Given request | Print, without altering anything, the lines from the one that holds "Continue the OpenSCAD" to the one that holds "floor_mesh.materials.append(sweep)", inclusive. No other lines belong in the output.

Records supplied |

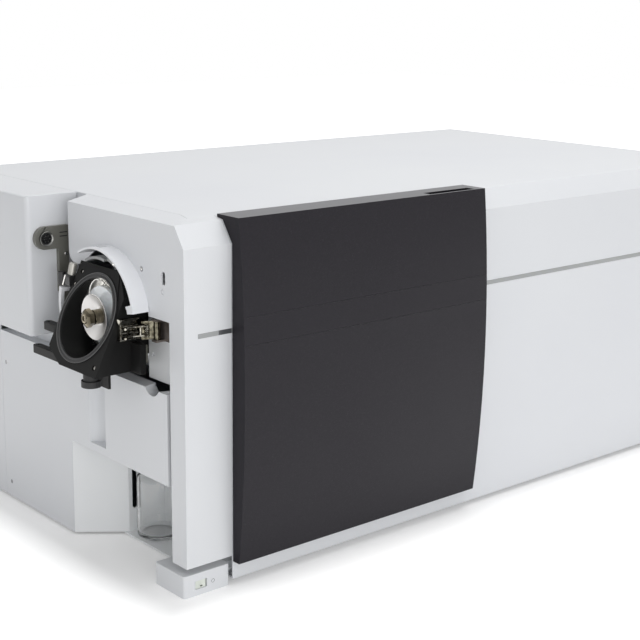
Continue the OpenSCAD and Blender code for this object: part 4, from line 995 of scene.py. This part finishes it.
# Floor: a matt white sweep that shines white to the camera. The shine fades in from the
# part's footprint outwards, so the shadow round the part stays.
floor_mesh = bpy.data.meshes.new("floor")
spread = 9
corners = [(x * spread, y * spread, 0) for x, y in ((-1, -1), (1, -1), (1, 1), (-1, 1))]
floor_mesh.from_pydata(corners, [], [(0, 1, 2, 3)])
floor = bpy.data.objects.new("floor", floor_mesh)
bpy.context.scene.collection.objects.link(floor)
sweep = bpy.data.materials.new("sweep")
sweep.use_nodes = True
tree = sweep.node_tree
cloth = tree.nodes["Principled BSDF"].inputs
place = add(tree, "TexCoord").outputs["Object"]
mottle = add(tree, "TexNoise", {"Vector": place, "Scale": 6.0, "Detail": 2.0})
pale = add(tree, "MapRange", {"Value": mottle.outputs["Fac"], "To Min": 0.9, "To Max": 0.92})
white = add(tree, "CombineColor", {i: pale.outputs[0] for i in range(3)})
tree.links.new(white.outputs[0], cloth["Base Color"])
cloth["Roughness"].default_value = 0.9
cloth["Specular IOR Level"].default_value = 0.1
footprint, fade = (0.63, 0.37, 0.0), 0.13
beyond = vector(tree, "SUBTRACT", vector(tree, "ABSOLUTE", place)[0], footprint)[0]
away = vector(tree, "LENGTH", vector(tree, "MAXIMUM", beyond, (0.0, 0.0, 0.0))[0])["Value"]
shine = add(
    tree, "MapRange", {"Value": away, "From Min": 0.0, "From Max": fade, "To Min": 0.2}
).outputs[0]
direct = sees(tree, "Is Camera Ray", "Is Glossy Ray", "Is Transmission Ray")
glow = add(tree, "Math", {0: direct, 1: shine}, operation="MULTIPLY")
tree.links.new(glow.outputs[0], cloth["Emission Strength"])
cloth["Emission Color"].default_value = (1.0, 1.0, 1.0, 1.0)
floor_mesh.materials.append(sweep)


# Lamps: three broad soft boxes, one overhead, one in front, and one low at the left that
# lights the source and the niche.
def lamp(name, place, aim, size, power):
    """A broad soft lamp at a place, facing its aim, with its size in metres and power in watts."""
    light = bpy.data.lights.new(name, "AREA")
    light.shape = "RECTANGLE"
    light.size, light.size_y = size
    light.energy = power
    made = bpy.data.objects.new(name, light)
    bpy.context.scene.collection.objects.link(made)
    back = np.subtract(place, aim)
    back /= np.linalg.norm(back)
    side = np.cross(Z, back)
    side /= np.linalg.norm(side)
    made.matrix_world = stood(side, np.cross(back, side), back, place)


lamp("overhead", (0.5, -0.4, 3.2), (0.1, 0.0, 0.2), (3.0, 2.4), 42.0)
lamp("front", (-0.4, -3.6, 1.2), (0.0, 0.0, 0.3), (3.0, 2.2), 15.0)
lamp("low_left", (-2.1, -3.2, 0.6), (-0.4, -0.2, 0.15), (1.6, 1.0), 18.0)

---

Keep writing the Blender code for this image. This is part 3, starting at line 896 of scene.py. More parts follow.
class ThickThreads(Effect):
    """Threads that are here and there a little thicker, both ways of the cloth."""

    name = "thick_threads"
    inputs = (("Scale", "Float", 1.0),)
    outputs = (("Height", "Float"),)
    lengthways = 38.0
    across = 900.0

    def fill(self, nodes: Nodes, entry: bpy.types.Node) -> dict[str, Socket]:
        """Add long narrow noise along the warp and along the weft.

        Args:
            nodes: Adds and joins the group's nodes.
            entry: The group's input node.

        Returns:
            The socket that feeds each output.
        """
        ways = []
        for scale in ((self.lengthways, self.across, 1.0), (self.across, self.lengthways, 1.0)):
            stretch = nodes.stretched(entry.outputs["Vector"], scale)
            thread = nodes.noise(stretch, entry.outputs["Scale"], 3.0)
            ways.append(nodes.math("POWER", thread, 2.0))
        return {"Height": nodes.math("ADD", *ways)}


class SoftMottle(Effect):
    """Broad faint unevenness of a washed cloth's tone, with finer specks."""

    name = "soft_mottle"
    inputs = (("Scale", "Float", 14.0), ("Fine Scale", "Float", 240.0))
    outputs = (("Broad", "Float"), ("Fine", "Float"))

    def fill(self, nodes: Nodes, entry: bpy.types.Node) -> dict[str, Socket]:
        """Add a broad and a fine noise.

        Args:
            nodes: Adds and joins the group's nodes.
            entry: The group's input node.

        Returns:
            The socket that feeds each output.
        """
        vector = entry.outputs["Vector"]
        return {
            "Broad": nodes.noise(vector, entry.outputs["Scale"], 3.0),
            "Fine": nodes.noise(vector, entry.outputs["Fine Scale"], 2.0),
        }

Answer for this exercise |
Continue the OpenSCAD and Blender code for this object: part 4, from line 995 of scene.py. This part finishes it.
# Floor: a matt white sweep that shines white to the camera. The shine fades in from the
# part's footprint outwards, so the shadow round the part stays.
floor_mesh = bpy.data.meshes.new("floor")
spread = 9
corners = [(x * spread, y * spread, 0) for x, y in ((-1, -1), (1, -1), (1, 1), (-1, 1))]
floor_mesh.from_pydata(corners, [], [(0, 1, 2, 3)])
floor = bpy.data.objects.new("floor", floor_mesh)
bpy.context.scene.collection.objects.link(floor)
sweep = bpy.data.materials.new("sweep")
sweep.use_nodes = True
tree = sweep.node_tree
cloth = tree.nodes["Principled BSDF"].inputs
place = add(tree, "TexCoord").outputs["Object"]
mottle = add(tree, "TexNoise", {"Vector": place, "Scale": 6.0, "Detail": 2.0})
pale = add(tree, "MapRange", {"Value": mottle.outputs["Fac"], "To Min": 0.9, "To Max": 0.92})
white = add(tree, "CombineColor", {i: pale.outputs[0] for i in range(3)})
tree.links.new(white.outputs[0], cloth["Base Color"])
cloth["Roughness"].default_value = 0.9
cloth["Specular IOR Level"].default_value = 0.1
footprint, fade = (0.63, 0.37, 0.0), 0.13
beyond = vector(tree, "SUBTRACT", vector(tree, "ABSOLUTE", place)[0], footprint)[0]
away = vector(tree, "LENGTH", vector(tree, "MAXIMUM", beyond, (0.0, 0.0, 0.0))[0])["Value"]
shine = add(
    tree, "MapRange", {"Value": away, "From Min": 0.0, "From Max": fade, "To Min": 0.2}
).outputs[0]
direct = sees(tree, "Is Camera Ray", "Is Glossy Ray", "Is Transmission Ray")
glow = add(tree, "Math", {0: direct, 1: shine}, operation="MULTIPLY")
tree.links.new(glow.outputs[0], cloth["Emission Strength"])
cloth["Emission Color"].default_value = (1.0, 1.0, 1.0, 1.0)
floor_mesh.materials.append(sweep)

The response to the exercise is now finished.